> [AIM] Check every line below for the string "empty", and copy the lines that contain it.

━━━

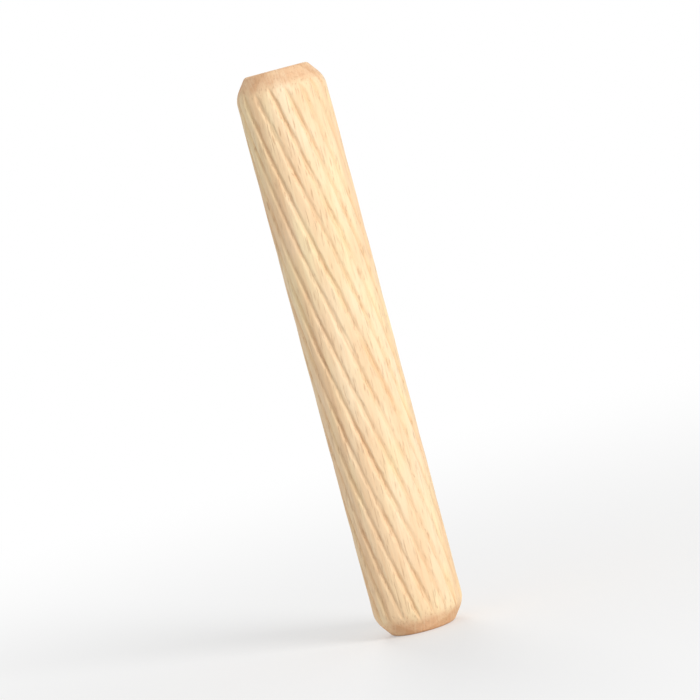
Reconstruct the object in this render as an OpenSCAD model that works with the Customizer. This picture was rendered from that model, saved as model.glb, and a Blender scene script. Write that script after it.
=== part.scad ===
/* [Pin] */
// Diameter of the pin over the lands between its flutes
pin_d = 8; // [6:0.5:12]
// Length of the pin from end face to end face
pin_l = 50; // [30:1:60]

/* [Ends] */
// Diameter of the flat sawn face at each end
end_d = 5.6; // [3:0.1:5.6]
// Length along the axis that a bevel's straight flank would take, up to the shank
bevel_l = 1.6; // [1:0.1:3]
// Radius that eases the corner between a bevel and the shank
ease_r = 2.4; // [0.5:0.1:2.5]

/* [Flutes] */
// Number of spiral flutes round the shank
flute_count = 18; // [12:1:22]
// Depth of a flute below the lands
flute_depth = 0.2; // [0.1:0.01:0.3]
// Width of a flute where it breaks the surface
flute_w = 0.46; // [0.3:0.01:0.6]
// Width of a flute's flat floor
flute_floor_w = 0.14; // [0.06:0.01:0.25]
// Length of pin in which a flute turns once round the axis, as a left-hand spiral
flute_lead = 111; // [80:1:200]

/* [Hidden] */

beech = [0.93, 0.80, 0.60];
pin_r = pin_d / 2;
end_r = end_d / 2;

// the bevel's angle to the axis, and how far its eased corner reaches along each side
bevel_angle = atan((pin_r - end_r) / bevel_l);
ease_reach = ease_r * tan(bevel_angle / 2);
ease_steps = 5;
shank_z = bevel_l + ease_reach;

// how far a flute cutter stands clear of the pin, past its ends and above its surface
clear_end = 0.5;
clear_top = 0.15;
// turn of a flute from one layer of its cutter to the next, in degrees
layer_turn = 5.5;

// The end's rounded shoulder, from the bevel's flank up to the shank, as [radius, height] points
function shoulder() = [
    for (i = [0 : ease_steps])
        let (a = bevel_angle * (1 - i / ease_steps))
            [pin_r - ease_r * (1 - cos(a)), shank_z - ease_r * sin(a)]
];

// The same points at the other end, in the order that carries the outline on
function far_shoulder() = [
    for (i = [ease_steps : -1 : 0])
        let (p = shoulder()[i])
            [p[0], pin_l - p[1]]
];

// The turned blank: a plain round rod with an eased bevel at each end
module blank() {
    rotate_extrude($fn = 96)
        polygon(concat([[0, 0], [end_r, 0]], shoulder(), far_shoulder(), [[end_r, pin_l], [0, pin_l]]));
}

// Cross section of one flute: a flat floor and straight flanks that run on past the surface
module flute_section() {
    flank_slope = (flute_w - flute_floor_w) / 2 / flute_depth;
    top_w = flute_w + 2 * flank_slope * clear_top;
    translate([pin_r, 0])
        polygon([
            [-flute_depth, -flute_floor_w / 2],
            [clear_top, -top_w / 2],
            [clear_top, top_w / 2],
            [-flute_depth, flute_floor_w / 2]
        ]);
}

// Every flute's cutter, twisted about the axis and running out past both end faces
module flute_cutters() {
    cut_l = pin_l + 2 * clear_end;
    turn = 360 * cut_l / flute_lead;
    translate([0, 0, -clear_end])
        linear_extrude(height = cut_l, twist = turn, slices = ceil(turn / layer_turn))
            for (i = [0 : flute_count - 1])
                rotate(360 * i / flute_count)
                    flute_section();
}

module dowel_pin() {
    color(beech)
        difference() {
            blank();
            flute_cutters();
        }
}

dowel_pin();
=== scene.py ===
"""Beech dowel pin with spiral glue flutes, standing on a plain pale floor under soft studio light."""

import math

import bpy
import numpy as np
from mathutils import Euler, Matrix, Vector


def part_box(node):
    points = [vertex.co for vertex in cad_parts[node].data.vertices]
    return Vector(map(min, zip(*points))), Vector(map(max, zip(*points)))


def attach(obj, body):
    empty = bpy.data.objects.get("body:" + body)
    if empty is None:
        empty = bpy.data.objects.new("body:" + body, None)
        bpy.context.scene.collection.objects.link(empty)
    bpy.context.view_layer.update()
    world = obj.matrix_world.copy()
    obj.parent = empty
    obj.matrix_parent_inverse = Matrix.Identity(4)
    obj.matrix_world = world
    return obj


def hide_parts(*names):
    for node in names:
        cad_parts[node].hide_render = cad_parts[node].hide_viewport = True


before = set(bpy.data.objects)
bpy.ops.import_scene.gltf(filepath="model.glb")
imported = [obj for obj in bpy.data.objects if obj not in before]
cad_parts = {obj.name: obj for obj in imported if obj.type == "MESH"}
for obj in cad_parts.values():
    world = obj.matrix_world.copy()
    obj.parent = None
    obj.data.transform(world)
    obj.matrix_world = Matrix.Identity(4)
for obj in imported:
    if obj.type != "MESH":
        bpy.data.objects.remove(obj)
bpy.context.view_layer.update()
MM = 0.001

# ---- the pin, in metres ----
PIN_NODE = "dowel_pin"
PIN_LOW, PIN_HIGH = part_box(PIN_NODE)
PIN_R = (PIN_HIGH[0] - PIN_LOW[0]) / 2
PIN_L = PIN_HIGH[2] - PIN_LOW[2]
END_R = 2.8 * MM
BEVEL_L = 1.6 * MM
EASE_R = 2.4 * MM  # eases the corner between bevel and shank
RIM_R = 0.45 * MM  # eases the edge between bevel and end face

# ---- its flutes ----
FLUTES = 18
FLUTE_LEAD = 111 * MM  # a left-hand spiral
FLUTE_START = -0.5 * MM  # the height at which the first flute lies on +X
FLUTE_DEPTH = 0.165 * MM
FLUTE_TOP_W = 0.66 * MM
FLUTE_FLOOR_W = 0.08 * MM
FLUTE_WANDER = 0.05 * MM  # how far a flute strays from its true spiral
EDGE_RAGGED = 0.11 * MM  # how far a flute's torn edges stray
LAND_CROWN = 0.08 * MM  # how far a land falls away from its middle to its flutes
FLUTE_BLEND = 0.04 * MM  # how softly a flute runs out into a bevel
PITCH = 2 * math.pi * PIN_R / FLUTES

# a flute's depth, as shares of FLUTE_DEPTH: its mean, its slow and quick swings, and its limits
DEPTH_MEAN = 0.85
DEPTH_SLOW = 0.60
DEPTH_QUICK = 0.35
DEPTH_LEAST = 0.10
DEPTH_MOST = 1.35

# a torn edge's coarse and fine swings, as shares of EDGE_RAGGED
RAGGED_COARSE = 0.6
RAGGED_FINE = 0.5

# the flutes' noises: the length of a cell along the pin, and a seed
WANDER_NOISE = (5 * MM, 12)
EDGE_NOISE = (1.2 * MM, 13)
EDGE_FINE_NOISE = (0.5 * MM, 14)
DEPTH_SLOW_NOISE = (4.5 * MM, 15)
DEPTH_QUICK_NOISE = (1.3 * MM, 16)

# ---- the wear of its skin ----
FIBRE_DEPTH = 0.018 * MM
FINE_FIBRE_DEPTH = 0.014 * MM
TEAR_DEPTH = 0.07 * MM
TEAR_RANGE = (0.60, 0.85)  # the noise between which a tear goes from none to full

# the skin's noises: a cell's width round the pin, its length along it, and a seed
FIBRE_NOISE = (0.25 * MM, 3.5 * MM, 21)
FINE_FIBRE_NOISE = (0.14 * MM, 1.2 * MM, 22)
TEAR_NOISE = (0.32 * MM, 0.8 * MM, 23)

# ---- its sawn end faces ----
SAW_DEPTH = 0.008 * MM  # how deep they are dished on average, in waves
SAW_WAVE_X = 0.9 * MM  # the length of a wave along X, over 2 pi
SAW_WAVE_Y = 1.3 * MM  # and along Y
SAW_PHASE = 0.6
SAW_EDGE = 0.85  # the share of the face's radius inside which the waves are at their full depth

# ---- the mesh's resolution ----
COLUMNS_PER_FLUTE = 19
COLUMN_BUNCHING = 0.45  # crowds the columns towards the flutes
SHANK_STEP = 0.26 * MM
END_STEP = 0.10 * MM
RIM_POINTS = 6
SHOULDER_POINTS = 9
CAP_RINGS = 12

# ---- masks that the material reads ----
FLUTE_MASK_DEPTH = 0.08 * MM  # how deep under the outline a flute's mask is at its full strength
BEVEL_MASK_FROM = 0.05 * MM  # how far the outline lies inside the shank where the bevel's mask starts
BEVEL_MASK_TO = 0.45 * MM  # and where it is full

# ---- the UV map's name and layout: the skin at the left, the ends at the right ----
MAP_NAME = "OFBake"
MAP_MARGIN = 0.015
MAP_SPAN = 0.97
LOW_END_MIDDLE = (0.62, 0.20)
HIGH_END_MIDDLE = (0.62, 0.50)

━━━

> [EXERCISE SOLUTION]
    empty = bpy.data.objects.get("body:" + body)
    if empty is None:
        empty = bpy.data.objects.new("body:" + body, None)
        bpy.context.scene.collection.objects.link(empty)
    obj.parent = empty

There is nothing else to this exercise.